Mourinho allowed Robben to leave the club for Real Madrid in August 2007, just before he himself departed after falling out with Roman Abramovich. Robben had wanted to go, which mitigates Mourinho’s role somewhat, but his former manager must have wished he could have resigned him during his peak years.
When Mourinho allowed Leonardo Bonucci to be sold to Genoa from Inter Milan in 2009, there were few protests from fans of the Nerazzurri. The fresh-faced centre-back had made only four appearances for the club and was a relative unknown.
Eight years later, Bonucci has over 300 appearances for Juventus to his name as well as a whole host of domestic cups and six titles won in the shirt of the Bianconeri. He might not be doing too well with AC Milan at the moment, but Mourinho still failed to spot a defensive gem.

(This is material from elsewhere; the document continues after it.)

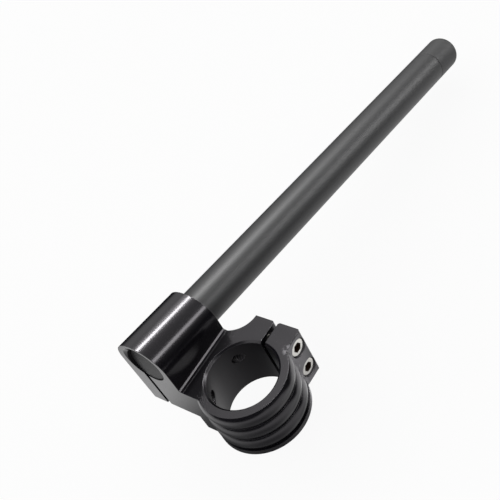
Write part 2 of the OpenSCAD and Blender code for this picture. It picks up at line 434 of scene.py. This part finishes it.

Much like Romelu Lukaku, Juan Mata has been reunited with Mourinho at Manchester United. Gradually frozen out at Chelsea after the ‘Special One’ returned in 2013, the eventual departure of the two-time Chelsea Player of the Year baffled many fans at Stamford Bridge.
In hindsight, it was perhaps a sign of Mourinho second guessing himself with the collective mind games. Surprisingly, the two men have had a much more productive relationship at Old Trafford and Mourinho has had few qualms about giving Mata opportunities since.